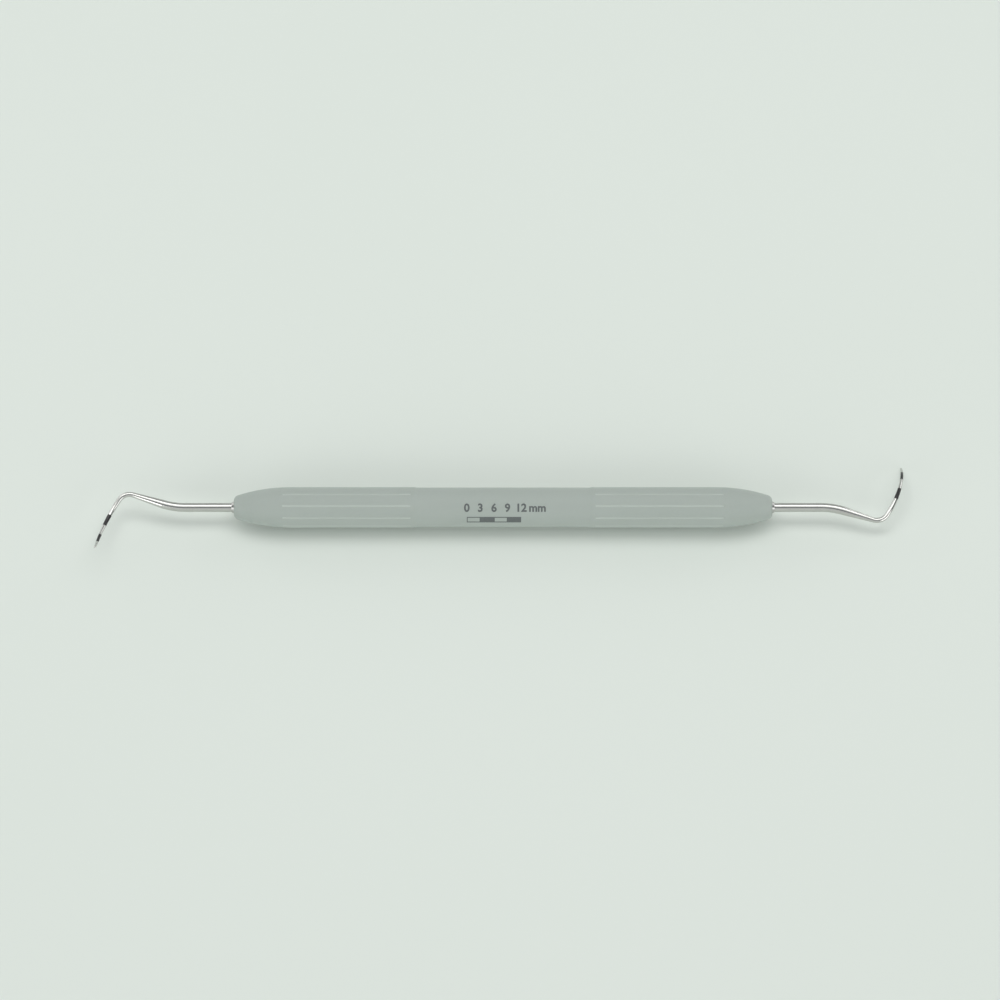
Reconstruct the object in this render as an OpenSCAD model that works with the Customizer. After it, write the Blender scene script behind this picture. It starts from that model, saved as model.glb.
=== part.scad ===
/*
 * Double-ended furcation probe with a silicone grip.
 *
 * Millimetres. The handle's axis is X, its middle is the origin, and +Z is up
 * off the table that the probe lies on: the lowest line of the grip and the
 * end of the right tip touch that table together.
 *
 * A thin steel tube is the handle's core. A turned plug closes each end of it
 * and holds a tip's tang in a blind bore. The silicone is moulded over all
 * three. The two tips are mirror images, turned half round from each other.
 */

/* [Handle] */
// Length of the silicone sleeve
sleeve_length = 119.4; // [100:0.2:130]
// Diameter over the two grooved grips
grip_d = 9.0; // [8.6:0.1:13]
// Diameter of the plain middle
middle_d = 8.8; // [8.2:0.1:12.6]
// Length of the plain middle at its full diameter
middle_length = 38.0; // [20:0.2:46]
// Length of the soft step between the middle and a grip
step_length = 0.8; // [0.5:0.1:3]
// Length of the bullet-shaped nose at each end
nose_length = 12.5; // [9:0.1:16]
// Diameter of a nose's flat end, before its edge is rounded
nose_end_d = 4.8; // [4.6:0.1:6]
// Radius of the edge round a nose's flat end
nose_edge_r = 1.1; // [0.3:0.1:1.2]

/* [Grip grooves] */
// Grooves round each grip
groove_count = 10; // [6:1:16]
// Length of a groove
groove_length = 28.4; // [15:0.2:30]
// Distance from the soft step to the grooves
groove_inset = 0.6; // [0.2:0.1:3]
// Width of a groove at the grip's surface
groove_width = 0.5; // [0.3:0.05:1]
// Depth of a groove
groove_depth = 0.16; // [0.1:0.02:0.4]
// Angle from the normal of the shanks' plane to the nearest groove
groove_phase = 5; // [-18:1:18]

/* [Core] */
// Outside diameter of the core tube
core_d = 6.0; // [5:0.1:7]
// Wall of the core tube
core_wall = 0.5; // [0.3:0.05:0.8]
// Distance from the sleeve's end to the end of the core tube and its plug's collar
core_setback = 7.6; // [6:0.1:11]

/* [End plugs] */
// Length of a plug inside the tube
plug_length = 9.0; // [6:0.2:14]
// Thickness of the collar that stops a plug at the tube's end
collar_length = 1.0; // [0.6:0.1:1.4]
// Metal round the tang in a plug's neck, which the silicone grips
neck_wall = 0.8; // [0.6:0.05:1]
// Metal round the tang at the bottom of the locking groove in the neck
lock_groove_wall = 0.5; // [0.35:0.05:0.55]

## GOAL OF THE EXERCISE
Extract the full listing above without alteration.

## RESULT FOR THIS EXERCISE
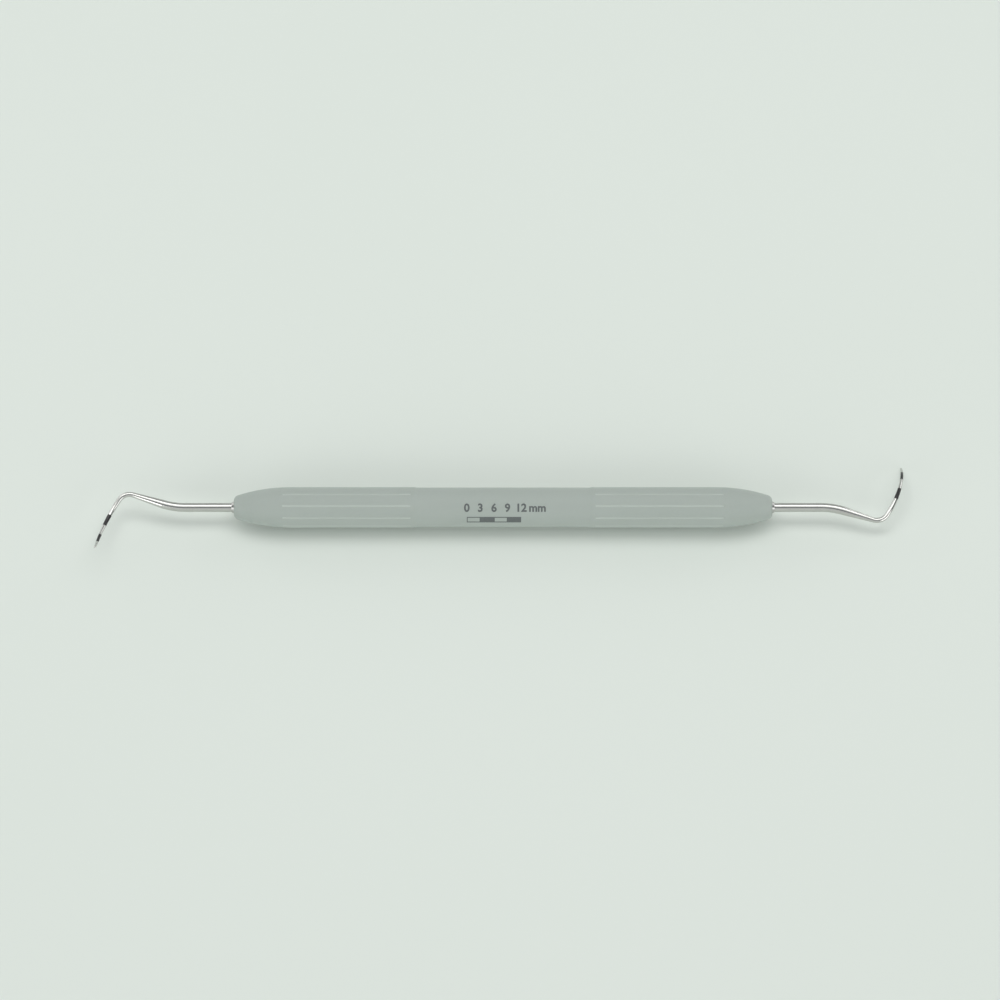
Reconstruct the object in this render as an OpenSCAD model that works with the Customizer. After it, write the Blender scene script behind this picture. It starts from that model, saved as model.glb.
=== part.scad ===
/*
 * Double-ended furcation probe with a silicone grip.
 *
 * Millimetres. The handle's axis is X, its middle is the origin, and +Z is up
 * off the table that the probe lies on: the lowest line of the grip and the
 * end of the right tip touch that table together.
 *
 * A thin steel tube is the handle's core. A turned plug closes each end of it
 * and holds a tip's tang in a blind bore. The silicone is moulded over all
 * three. The two tips are mirror images, turned half round from each other.
 */

/* [Handle] */
// Length of the silicone sleeve
sleeve_length = 119.4; // [100:0.2:130]
// Diameter over the two grooved grips
grip_d = 9.0; // [8.6:0.1:13]
// Diameter of the plain middle
middle_d = 8.8; // [8.2:0.1:12.6]
// Length of the plain middle at its full diameter
middle_length = 38.0; // [20:0.2:46]
// Length of the soft step between the middle and a grip
step_length = 0.8; // [0.5:0.1:3]
// Length of the bullet-shaped nose at each end
nose_length = 12.5; // [9:0.1:16]
// Diameter of a nose's flat end, before its edge is rounded
nose_end_d = 4.8; // [4.6:0.1:6]
// Radius of the edge round a nose's flat end
nose_edge_r = 1.1; // [0.3:0.1:1.2]

/* [Grip grooves] */
// Grooves round each grip
groove_count = 10; // [6:1:16]
// Length of a groove
groove_length = 28.4; // [15:0.2:30]
// Distance from the soft step to the grooves
groove_inset = 0.6; // [0.2:0.1:3]
// Width of a groove at the grip's surface
groove_width = 0.5; // [0.3:0.05:1]
// Depth of a groove
groove_depth = 0.16; // [0.1:0.02:0.4]
// Angle from the normal of the shanks' plane to the nearest groove
groove_phase = 5; // [-18:1:18]

/* [Core] */
// Outside diameter of the core tube
core_d = 6.0; // [5:0.1:7]
// Wall of the core tube
core_wall = 0.5; // [0.3:0.05:0.8]
// Distance from the sleeve's end to the end of the core tube and its plug's collar
core_setback = 7.6; // [6:0.1:11]

/* [End plugs] */
// Length of a plug inside the tube
plug_length = 9.0; // [6:0.2:14]
// Thickness of the collar that stops a plug at the tube's end
collar_length = 1.0; // [0.6:0.1:1.4]
// Metal round the tang in a plug's neck, which the silicone grips
neck_wall = 0.8; // [0.6:0.05:1]
// Metal round the tang at the bottom of the locking groove in the neck
lock_groove_wall = 0.5; // [0.35:0.05:0.55]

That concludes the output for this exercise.